There are a lot of cowboy growth hackers who simply repeat the same tactics, instead of trying to work from a repeatable process, where you identify problems through data, have a non-biased prioritization process for ideas and will focus on long-term learnings over direct impact. A proper certificate shows that you know what it takes.

When do you think clients should invest in the beginner growth hacking course you offer on your website rather than investing in working with you directly?

I created the course to make growth hacking available to a larger audience. I noticed that almost all other growth hacking courses fell into one of two buckets: (1) cheap (<$200), but focused on superficial growth tactics, or (2) good quality in-depth content, but very expensive ($1,500-$5,000). And I believe everybody should have access to that knowledge of how to build a systematic process to achieve long-term sustainable growth, so I created my own course, since I know that working one-on-one with me is also too expensive for most people.

Especially if you’d look at students or junior marketeers, for whom I created a proper beginner growth hacking course that will teach you 20% of the knowledge that is necessary to achieve the first 80% of the results.
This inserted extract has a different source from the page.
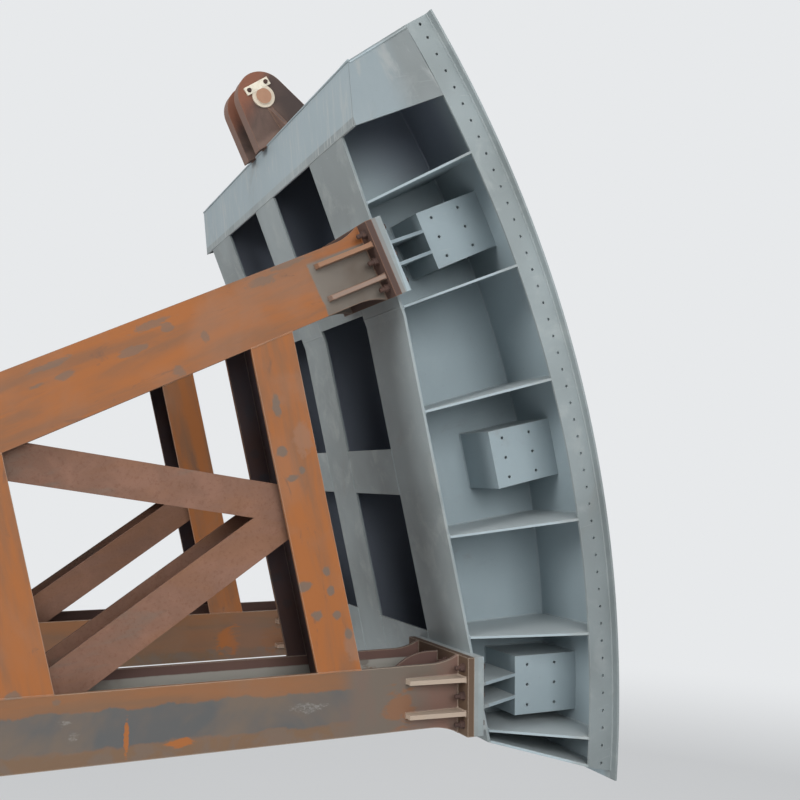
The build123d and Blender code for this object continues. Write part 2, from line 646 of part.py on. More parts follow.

Growth hacking does have some noticeable differences from marketing, as outlined on your website. How should clients make the decision between working with you, a growth hacker, instead of with a marketer?

The choice between working with a growth hacker versus a digital marketer is not a one-or-the-other choice; the fields are very different in focus and actually complementary to each other. Growth hacking is great to kickstart growth, test new opportunities and see what tactics work. Marketeers should be there to continue where the growth hackers left off: build out those strategies, maintain customer engagement and keep tactics fresh and relevant. You shouldn’t hire a growth hacker to maintain your marketing strategies; they’re excited to make new growth steps and would get bored when they can’t test new ideas.

Most of the time, I help a client get up to speed, show which opportunities are valuable and give them a strategy to execute. Then I hand it over to marketing for the long-term execution and coach them on the execution, and step back in when there’s a need for new growth input.

What are some common misconceptions about growth hacking?

A lot of growth hackers still present growth hacking as a perfect approach, where thanks to our data-driven way of working we can always make the right moves. But that’s not true: The hard data that you see in your analytics tools, can only tell you what is slowing down your growth, but not why your growth slows down there. While the “why” is what we build our experiments on top of … many growth hackers just fill that with their own assumptions to keep their speed, but that’s not sustainable long term.

Next to the hard data, you need soft data: the why. And that comes from talking with customers, running hypothesis-focused experiments (not result-focused) and maybe by looking at your feedback from customer support or surveys. Every time I implement a soft data feedback loop with my clients, I see that we increase our experiment effectiveness from 1 in 10 up to 1 in 3.

What trends are you seeing in the growth hacking world right now?

The growth industry is definitely maturing. Less hacks, more teams, more focus on velocity. Everybody within the field is getting to know the best practices very quickly and implementing them even quicker. So then what? We need more knowledge, more qualitative feedback and a more systematic approach to scale up our impact, to be able to rise above best practices and implement truly relevant and sophisticated tactics for our businesses. Since the field is maturing, you see people starting to get rid of the shoestring tools.

For this reason, I’m currently rolling out a growth management tool for growth teams, called Upgrow, where teams can more easily manage their experiment velocity, report to stakeholders with the click of a button and make sure that they systemize the knowledge retention from their articles to build companywide knowledge. And you see that mature growth teams need this kind of software to really level up and manage these trends that are putting stress on their process due to the growth of their company.

What do startups continue to get wrong?

Most startups just keep perfecting their product forever-and-ever: “Just this one extra feature and then we go live.” I can understand that, since north-star metrics, NPS scores and product-led growth are dominating the conversation around startup growth nowadays, but let me be real: You will never be fully done. There will always be a next feature. And you will only have a benefit if you grow alongside your customers. Put a “coming soon” on your website for the features that are in the making, and just start selling and scaling up your growth efforts: Different channels bring different kinds of users, who will have new demands, so you have to be adapting all the time. Not just now.